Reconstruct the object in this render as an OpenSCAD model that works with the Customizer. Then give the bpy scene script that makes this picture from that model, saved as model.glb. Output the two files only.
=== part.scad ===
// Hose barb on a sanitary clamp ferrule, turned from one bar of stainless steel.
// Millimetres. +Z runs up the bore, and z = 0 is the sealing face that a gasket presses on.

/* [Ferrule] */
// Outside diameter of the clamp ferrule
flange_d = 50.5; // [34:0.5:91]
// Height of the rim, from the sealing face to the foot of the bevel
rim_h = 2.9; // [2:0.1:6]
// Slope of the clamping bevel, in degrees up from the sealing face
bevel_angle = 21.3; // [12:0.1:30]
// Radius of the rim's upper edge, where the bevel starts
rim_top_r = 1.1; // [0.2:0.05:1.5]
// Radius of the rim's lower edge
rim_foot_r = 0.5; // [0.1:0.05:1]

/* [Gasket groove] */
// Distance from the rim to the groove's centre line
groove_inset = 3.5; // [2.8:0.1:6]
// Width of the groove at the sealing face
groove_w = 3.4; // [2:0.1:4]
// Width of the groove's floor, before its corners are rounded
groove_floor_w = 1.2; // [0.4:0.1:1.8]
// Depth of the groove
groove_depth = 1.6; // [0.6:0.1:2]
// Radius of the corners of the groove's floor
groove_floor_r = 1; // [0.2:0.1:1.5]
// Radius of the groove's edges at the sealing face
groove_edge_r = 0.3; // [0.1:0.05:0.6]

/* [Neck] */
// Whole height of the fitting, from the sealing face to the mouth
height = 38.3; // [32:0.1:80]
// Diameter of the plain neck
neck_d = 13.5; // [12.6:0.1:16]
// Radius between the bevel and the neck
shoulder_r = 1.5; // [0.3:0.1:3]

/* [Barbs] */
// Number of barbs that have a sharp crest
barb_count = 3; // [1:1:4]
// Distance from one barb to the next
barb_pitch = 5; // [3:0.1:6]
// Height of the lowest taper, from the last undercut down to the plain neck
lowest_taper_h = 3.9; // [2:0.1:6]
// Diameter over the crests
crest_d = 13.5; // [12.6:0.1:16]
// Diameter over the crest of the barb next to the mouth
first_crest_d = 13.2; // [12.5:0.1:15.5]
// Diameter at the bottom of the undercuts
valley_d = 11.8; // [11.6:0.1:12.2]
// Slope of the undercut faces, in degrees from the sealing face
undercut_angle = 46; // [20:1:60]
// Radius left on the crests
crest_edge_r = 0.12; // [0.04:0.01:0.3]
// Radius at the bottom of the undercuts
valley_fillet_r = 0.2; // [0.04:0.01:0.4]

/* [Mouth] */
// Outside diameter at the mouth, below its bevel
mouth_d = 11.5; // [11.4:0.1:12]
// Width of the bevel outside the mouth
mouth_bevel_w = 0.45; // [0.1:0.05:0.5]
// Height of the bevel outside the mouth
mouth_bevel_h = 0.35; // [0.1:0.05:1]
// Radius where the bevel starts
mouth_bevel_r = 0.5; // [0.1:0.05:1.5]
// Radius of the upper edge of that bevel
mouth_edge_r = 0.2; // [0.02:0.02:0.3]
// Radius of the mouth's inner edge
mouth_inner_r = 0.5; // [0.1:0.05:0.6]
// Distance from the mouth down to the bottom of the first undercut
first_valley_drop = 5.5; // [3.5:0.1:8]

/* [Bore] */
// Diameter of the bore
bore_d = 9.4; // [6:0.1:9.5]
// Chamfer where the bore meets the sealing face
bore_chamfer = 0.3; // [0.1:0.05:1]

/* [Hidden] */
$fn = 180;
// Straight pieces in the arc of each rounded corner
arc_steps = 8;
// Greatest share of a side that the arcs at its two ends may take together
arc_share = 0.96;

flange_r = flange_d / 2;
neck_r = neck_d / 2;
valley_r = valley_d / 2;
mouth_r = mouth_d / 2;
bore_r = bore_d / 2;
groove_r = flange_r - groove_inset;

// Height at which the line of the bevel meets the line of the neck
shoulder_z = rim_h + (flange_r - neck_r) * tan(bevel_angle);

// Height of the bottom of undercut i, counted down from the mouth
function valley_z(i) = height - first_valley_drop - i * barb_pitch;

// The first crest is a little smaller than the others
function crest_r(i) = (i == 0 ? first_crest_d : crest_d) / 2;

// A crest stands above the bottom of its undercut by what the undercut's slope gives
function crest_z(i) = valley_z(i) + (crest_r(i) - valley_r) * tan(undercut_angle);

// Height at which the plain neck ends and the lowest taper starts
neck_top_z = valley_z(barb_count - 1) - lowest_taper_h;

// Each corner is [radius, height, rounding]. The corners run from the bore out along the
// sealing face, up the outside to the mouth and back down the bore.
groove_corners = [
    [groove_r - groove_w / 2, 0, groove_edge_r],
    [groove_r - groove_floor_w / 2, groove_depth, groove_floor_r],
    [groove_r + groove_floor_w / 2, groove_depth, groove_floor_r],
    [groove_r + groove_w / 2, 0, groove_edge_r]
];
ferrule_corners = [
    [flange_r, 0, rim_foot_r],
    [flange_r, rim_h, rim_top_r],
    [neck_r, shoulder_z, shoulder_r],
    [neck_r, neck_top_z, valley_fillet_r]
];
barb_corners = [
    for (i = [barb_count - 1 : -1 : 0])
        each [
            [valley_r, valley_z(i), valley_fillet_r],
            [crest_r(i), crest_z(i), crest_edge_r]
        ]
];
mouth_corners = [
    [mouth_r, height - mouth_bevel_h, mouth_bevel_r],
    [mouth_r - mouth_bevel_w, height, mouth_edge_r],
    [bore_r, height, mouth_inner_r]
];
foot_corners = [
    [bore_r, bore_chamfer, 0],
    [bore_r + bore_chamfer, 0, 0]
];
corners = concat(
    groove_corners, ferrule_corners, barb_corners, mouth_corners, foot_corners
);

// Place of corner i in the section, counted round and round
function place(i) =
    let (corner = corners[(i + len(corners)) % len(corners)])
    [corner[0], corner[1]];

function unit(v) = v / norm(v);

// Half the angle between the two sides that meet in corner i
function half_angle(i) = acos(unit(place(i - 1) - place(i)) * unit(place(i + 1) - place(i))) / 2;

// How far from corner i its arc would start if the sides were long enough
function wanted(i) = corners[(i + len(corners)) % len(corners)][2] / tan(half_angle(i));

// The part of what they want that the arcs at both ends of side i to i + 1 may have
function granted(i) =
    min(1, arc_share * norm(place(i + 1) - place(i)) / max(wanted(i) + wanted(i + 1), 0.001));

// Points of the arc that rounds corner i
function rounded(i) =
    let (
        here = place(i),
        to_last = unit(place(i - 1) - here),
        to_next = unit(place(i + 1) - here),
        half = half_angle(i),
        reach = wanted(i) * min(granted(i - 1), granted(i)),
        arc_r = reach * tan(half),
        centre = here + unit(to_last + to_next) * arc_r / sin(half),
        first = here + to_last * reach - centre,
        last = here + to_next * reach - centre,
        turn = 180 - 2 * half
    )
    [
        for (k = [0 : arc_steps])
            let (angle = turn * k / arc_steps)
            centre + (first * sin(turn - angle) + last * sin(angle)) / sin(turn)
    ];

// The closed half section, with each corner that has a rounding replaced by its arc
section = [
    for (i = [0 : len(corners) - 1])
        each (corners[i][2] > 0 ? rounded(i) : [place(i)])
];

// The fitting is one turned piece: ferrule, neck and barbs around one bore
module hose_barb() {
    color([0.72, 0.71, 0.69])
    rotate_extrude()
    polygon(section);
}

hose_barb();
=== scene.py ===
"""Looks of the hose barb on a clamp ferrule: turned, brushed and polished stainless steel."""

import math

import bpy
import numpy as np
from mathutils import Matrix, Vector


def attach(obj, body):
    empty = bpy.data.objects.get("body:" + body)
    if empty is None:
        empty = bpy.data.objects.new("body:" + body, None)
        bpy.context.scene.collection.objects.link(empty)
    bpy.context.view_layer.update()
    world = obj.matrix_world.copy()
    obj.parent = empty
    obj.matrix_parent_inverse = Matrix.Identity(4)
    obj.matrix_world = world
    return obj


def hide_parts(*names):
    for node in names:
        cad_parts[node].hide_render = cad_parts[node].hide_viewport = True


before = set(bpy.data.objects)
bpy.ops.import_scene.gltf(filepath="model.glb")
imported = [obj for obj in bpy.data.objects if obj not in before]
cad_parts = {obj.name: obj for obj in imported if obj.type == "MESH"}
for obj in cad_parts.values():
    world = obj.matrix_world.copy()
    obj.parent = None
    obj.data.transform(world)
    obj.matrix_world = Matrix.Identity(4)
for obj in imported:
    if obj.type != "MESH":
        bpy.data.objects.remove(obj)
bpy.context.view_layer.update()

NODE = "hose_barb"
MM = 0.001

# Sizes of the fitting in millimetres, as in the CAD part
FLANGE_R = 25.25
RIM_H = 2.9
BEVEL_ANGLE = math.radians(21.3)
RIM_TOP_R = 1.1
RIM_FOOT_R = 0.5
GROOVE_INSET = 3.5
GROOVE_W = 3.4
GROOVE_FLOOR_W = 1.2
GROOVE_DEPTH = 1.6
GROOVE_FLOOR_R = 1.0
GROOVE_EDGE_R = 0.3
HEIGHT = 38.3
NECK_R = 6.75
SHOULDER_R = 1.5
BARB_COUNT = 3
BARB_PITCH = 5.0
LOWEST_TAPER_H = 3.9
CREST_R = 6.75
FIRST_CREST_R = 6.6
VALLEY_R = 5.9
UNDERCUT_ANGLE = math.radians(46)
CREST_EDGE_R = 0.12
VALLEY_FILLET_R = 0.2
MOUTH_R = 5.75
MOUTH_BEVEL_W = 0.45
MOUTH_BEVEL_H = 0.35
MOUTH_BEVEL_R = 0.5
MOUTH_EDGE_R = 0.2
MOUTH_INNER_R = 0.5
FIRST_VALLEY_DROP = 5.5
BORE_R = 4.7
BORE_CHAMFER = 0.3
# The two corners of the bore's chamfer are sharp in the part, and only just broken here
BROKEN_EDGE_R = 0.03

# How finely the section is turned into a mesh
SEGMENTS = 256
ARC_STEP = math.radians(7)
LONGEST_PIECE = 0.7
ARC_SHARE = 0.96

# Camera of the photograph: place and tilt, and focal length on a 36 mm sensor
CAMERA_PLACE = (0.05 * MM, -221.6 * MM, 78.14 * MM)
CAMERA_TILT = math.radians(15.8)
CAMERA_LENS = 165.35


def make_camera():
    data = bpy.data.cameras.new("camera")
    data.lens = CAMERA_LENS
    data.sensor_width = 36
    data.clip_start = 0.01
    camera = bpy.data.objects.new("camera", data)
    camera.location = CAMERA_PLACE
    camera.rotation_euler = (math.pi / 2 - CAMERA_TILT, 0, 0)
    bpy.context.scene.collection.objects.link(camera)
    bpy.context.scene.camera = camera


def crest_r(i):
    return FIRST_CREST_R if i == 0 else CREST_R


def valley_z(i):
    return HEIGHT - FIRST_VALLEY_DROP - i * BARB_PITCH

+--

Short problem -
From the line containing "obj.matrix_parent_inverse = Matrix.Identity(4)" down to the line containing "obj.data.transform(world)" in the material above, reproduce every line exactly, including the two end lines.

Solution to the exercise -
    obj.matrix_parent_inverse = Matrix.Identity(4)
    obj.matrix_world = world
    return obj


def hide_parts(*names):
    for node in names:
        cad_parts[node].hide_render = cad_parts[node].hide_viewport = True


before = set(bpy.data.objects)
bpy.ops.import_scene.gltf(filepath="model.glb")
imported = [obj for obj in bpy.data.objects if obj not in before]
cad_parts = {obj.name: obj for obj in imported if obj.type == "MESH"}
for obj in cad_parts.values():
    world = obj.matrix_world.copy()
    obj.parent = None
    obj.data.transform(world)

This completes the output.